Why H.R. 312 Won’t Work:
Really, a law review essay could be written about the reasons why H.R. 312 will not work. For this post, I will pose just a few of the problems.
First, why is Representative Lynch trying to amend the Defense Base Act instead of amending the War Hazards Compensation Act–and only the WHCA? If the Defense Base Act does not apply to a particular claimant, yet the injury was caused by a “war-risk hazard,” then that claimant may file a claim for benefits pursuant to Section 101(a) of the WHCA. If H.R. 312 requires payment out of the Employees Compensation Fund instead of payment from a Defense Base Act insurer pursuant to a DBA insurance policy, then the problem that Representative Lynch is trying to solve should be limited to the WHCA. In my opinion, H.R. 312 goes out of its way to amend the DBA when the DBA should not have been implicated in the first place.

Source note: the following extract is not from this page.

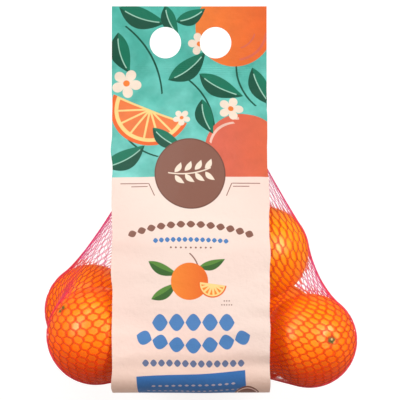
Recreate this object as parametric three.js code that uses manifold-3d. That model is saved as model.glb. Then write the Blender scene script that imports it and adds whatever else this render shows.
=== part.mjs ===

Second, what about aliens and nonnationals? Section 2(b) of the Defense Base Act, which addresses death benefits to foreign nationals, limits beneficiaries to the “surviving wife and child or children, or if there be no surviving wife or child or children, to surviving father or mother….” Does H.R. 312 have any effect on the rights of aliens and nonnationals who may also designate a beneficiary?
Third, why is H.R. 312 limited only to “war-risk hazard” deaths? Based on the language used, H.R. 312 would not apply to the death of a DBA contractor unless the death was caused by a “war-risk hazard” or act of terrorism.
Fourth, retroactive to September 11, 2001? This would involve reopening closed cases where the applicable statute of limitations–section 13 of the Longshore Act–has long expired.
The Better—and Simpler—Course of Action:
Instead of amending the Defense Base Act, Representative Lynch should have taken a closer look at the War Hazards Compensation Act. Section 101(a) allows WHCA benefits when an employee specified in section 1(a)(5) of the DBA is injured or killed, yet no compensation is payable with respect to the injury or death. Further, section 102(a) of the WHCA provides information for the payment of death benefits, stating that “the scale of compensation benefits and the provisions for determining the amount of compensation and the payment thereof as provided in sections 8 and 9 of the Longshoremen’s and Harbor workers’ Compensation act . . . can be applied under the terms and conditions set forth therein . . . .”
All things considered, Representative Lynch could achieve the same result by amending only section 102 of the WHCA. Although the Division of Federal Employees’ Compensation may have a headache or two applying the amendment, at least Representative Lynch could avoid turning the Defense Base Act on its ear with respect to death benefits.
I doubt that H.R. 312 will pass, despite the sympathetic reasons that led to Representative Lynch’s introduction of the Bill. Still, though, Representative Lynch could consider proposing new legislation in the future that amends section 102 of the WHCA, thus accomplishing the same results.